§ **What you will do**: Repeat the material in full. Keep every line exactly as it is.

§ **Provided data**:

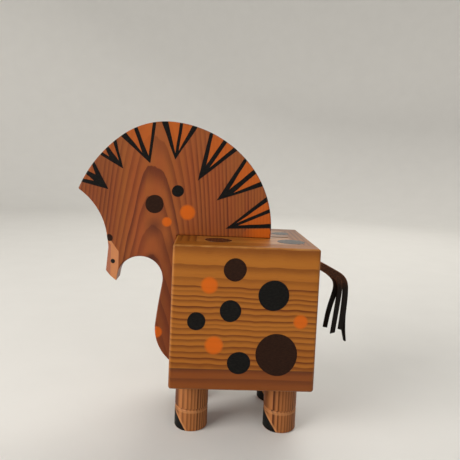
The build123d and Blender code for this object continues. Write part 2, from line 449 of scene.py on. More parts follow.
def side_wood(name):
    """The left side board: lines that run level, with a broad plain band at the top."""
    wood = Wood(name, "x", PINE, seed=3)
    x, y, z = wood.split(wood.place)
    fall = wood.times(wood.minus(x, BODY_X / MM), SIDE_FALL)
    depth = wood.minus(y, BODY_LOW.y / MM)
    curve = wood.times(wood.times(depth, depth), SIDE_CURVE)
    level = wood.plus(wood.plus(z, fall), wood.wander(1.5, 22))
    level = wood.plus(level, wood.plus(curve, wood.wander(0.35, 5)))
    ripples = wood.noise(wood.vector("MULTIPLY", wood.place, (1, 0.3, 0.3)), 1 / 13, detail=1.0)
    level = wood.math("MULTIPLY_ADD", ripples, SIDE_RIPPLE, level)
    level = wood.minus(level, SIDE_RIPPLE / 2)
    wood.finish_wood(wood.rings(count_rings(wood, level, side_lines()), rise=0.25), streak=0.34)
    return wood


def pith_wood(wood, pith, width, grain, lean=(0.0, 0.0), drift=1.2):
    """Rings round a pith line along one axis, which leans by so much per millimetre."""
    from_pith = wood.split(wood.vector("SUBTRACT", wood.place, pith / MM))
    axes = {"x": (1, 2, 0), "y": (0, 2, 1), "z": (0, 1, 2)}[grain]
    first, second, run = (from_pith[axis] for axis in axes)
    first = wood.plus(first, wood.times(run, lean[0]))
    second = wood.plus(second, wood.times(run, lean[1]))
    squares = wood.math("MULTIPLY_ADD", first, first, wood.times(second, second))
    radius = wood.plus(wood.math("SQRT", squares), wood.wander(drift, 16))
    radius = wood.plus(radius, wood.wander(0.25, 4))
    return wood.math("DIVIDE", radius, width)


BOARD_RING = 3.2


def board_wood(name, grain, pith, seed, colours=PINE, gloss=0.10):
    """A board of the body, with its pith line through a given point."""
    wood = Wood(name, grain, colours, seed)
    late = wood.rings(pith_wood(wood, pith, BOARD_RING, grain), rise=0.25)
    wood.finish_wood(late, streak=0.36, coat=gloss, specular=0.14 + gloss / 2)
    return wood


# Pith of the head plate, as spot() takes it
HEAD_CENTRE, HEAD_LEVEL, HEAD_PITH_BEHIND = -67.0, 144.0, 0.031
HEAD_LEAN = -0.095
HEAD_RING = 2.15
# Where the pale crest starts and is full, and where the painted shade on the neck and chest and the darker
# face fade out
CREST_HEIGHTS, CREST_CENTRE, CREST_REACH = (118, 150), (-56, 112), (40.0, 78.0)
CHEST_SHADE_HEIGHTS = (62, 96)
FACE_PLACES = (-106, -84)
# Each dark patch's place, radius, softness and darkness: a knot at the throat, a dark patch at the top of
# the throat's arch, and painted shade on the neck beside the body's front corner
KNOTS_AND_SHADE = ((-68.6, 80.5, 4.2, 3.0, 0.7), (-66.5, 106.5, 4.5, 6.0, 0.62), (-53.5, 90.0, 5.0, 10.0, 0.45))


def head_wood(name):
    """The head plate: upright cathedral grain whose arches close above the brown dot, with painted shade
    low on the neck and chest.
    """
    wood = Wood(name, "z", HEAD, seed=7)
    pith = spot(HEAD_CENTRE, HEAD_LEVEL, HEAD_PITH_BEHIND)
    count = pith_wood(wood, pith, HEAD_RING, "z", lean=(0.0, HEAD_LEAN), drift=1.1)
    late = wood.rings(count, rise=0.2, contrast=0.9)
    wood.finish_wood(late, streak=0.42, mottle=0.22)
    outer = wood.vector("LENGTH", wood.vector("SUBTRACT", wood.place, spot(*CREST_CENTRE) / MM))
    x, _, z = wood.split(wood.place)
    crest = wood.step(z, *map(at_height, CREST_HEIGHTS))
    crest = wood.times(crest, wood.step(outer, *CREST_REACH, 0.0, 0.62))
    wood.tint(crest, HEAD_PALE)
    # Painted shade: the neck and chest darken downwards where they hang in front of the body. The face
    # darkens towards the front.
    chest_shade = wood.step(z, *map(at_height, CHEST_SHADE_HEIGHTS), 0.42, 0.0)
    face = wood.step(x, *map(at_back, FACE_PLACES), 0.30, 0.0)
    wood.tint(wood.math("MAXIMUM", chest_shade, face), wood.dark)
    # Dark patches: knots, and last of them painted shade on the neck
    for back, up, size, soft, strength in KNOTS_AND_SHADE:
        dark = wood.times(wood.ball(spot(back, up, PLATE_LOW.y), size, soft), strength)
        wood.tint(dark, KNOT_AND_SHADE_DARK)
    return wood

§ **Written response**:
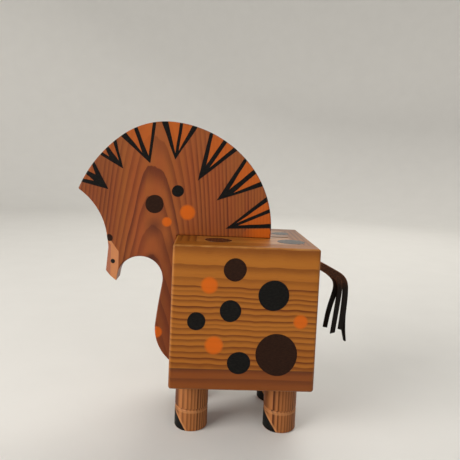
The build123d and Blender code for this object continues. Write part 2, from line 449 of scene.py on. More parts follow.
def side_wood(name):
    """The left side board: lines that run level, with a broad plain band at the top."""
    wood = Wood(name, "x", PINE, seed=3)
    x, y, z = wood.split(wood.place)
    fall = wood.times(wood.minus(x, BODY_X / MM), SIDE_FALL)
    depth = wood.minus(y, BODY_LOW.y / MM)
    curve = wood.times(wood.times(depth, depth), SIDE_CURVE)
    level = wood.plus(wood.plus(z, fall), wood.wander(1.5, 22))
    level = wood.plus(level, wood.plus(curve, wood.wander(0.35, 5)))
    ripples = wood.noise(wood.vector("MULTIPLY", wood.place, (1, 0.3, 0.3)), 1 / 13, detail=1.0)
    level = wood.math("MULTIPLY_ADD", ripples, SIDE_RIPPLE, level)
    level = wood.minus(level, SIDE_RIPPLE / 2)
    wood.finish_wood(wood.rings(count_rings(wood, level, side_lines()), rise=0.25), streak=0.34)
    return wood


def pith_wood(wood, pith, width, grain, lean=(0.0, 0.0), drift=1.2):
    """Rings round a pith line along one axis, which leans by so much per millimetre."""
    from_pith = wood.split(wood.vector("SUBTRACT", wood.place, pith / MM))
    axes = {"x": (1, 2, 0), "y": (0, 2, 1), "z": (0, 1, 2)}[grain]
    first, second, run = (from_pith[axis] for axis in axes)
    first = wood.plus(first, wood.times(run, lean[0]))
    second = wood.plus(second, wood.times(run, lean[1]))
    squares = wood.math("MULTIPLY_ADD", first, first, wood.times(second, second))
    radius = wood.plus(wood.math("SQRT", squares), wood.wander(drift, 16))
    radius = wood.plus(radius, wood.wander(0.25, 4))
    return wood.math("DIVIDE", radius, width)


BOARD_RING = 3.2


def board_wood(name, grain, pith, seed, colours=PINE, gloss=0.10):
    """A board of the body, with its pith line through a given point."""
    wood = Wood(name, grain, colours, seed)
    late = wood.rings(pith_wood(wood, pith, BOARD_RING, grain), rise=0.25)
    wood.finish_wood(late, streak=0.36, coat=gloss, specular=0.14 + gloss / 2)
    return wood


# Pith of the head plate, as spot() takes it
HEAD_CENTRE, HEAD_LEVEL, HEAD_PITH_BEHIND = -67.0, 144.0, 0.031
HEAD_LEAN = -0.095
HEAD_RING = 2.15
# Where the pale crest starts and is full, and where the painted shade on the neck and chest and the darker
# face fade out
CREST_HEIGHTS, CREST_CENTRE, CREST_REACH = (118, 150), (-56, 112), (40.0, 78.0)
CHEST_SHADE_HEIGHTS = (62, 96)
FACE_PLACES = (-106, -84)
# Each dark patch's place, radius, softness and darkness: a knot at the throat, a dark patch at the top of
# the throat's arch, and painted shade on the neck beside the body's front corner
KNOTS_AND_SHADE = ((-68.6, 80.5, 4.2, 3.0, 0.7), (-66.5, 106.5, 4.5, 6.0, 0.62), (-53.5, 90.0, 5.0, 10.0, 0.45))


def head_wood(name):
    """The head plate: upright cathedral grain whose arches close above the brown dot, with painted shade
    low on the neck and chest.
    """
    wood = Wood(name, "z", HEAD, seed=7)
    pith = spot(HEAD_CENTRE, HEAD_LEVEL, HEAD_PITH_BEHIND)
    count = pith_wood(wood, pith, HEAD_RING, "z", lean=(0.0, HEAD_LEAN), drift=1.1)
    late = wood.rings(count, rise=0.2, contrast=0.9)
    wood.finish_wood(late, streak=0.42, mottle=0.22)
    outer = wood.vector("LENGTH", wood.vector("SUBTRACT", wood.place, spot(*CREST_CENTRE) / MM))
    x, _, z = wood.split(wood.place)
    crest = wood.step(z, *map(at_height, CREST_HEIGHTS))
    crest = wood.times(crest, wood.step(outer, *CREST_REACH, 0.0, 0.62))
    wood.tint(crest, HEAD_PALE)
    # Painted shade: the neck and chest darken downwards where they hang in front of the body. The face
    # darkens towards the front.
    chest_shade = wood.step(z, *map(at_height, CHEST_SHADE_HEIGHTS), 0.42, 0.0)
    face = wood.step(x, *map(at_back, FACE_PLACES), 0.30, 0.0)
    wood.tint(wood.math("MAXIMUM", chest_shade, face), wood.dark)
    # Dark patches: knots, and last of them painted shade on the neck
    for back, up, size, soft, strength in KNOTS_AND_SHADE:
        dark = wood.times(wood.ball(spot(back, up, PLATE_LOW.y), size, soft), strength)
        wood.tint(dark, KNOT_AND_SHADE_DARK)
    return wood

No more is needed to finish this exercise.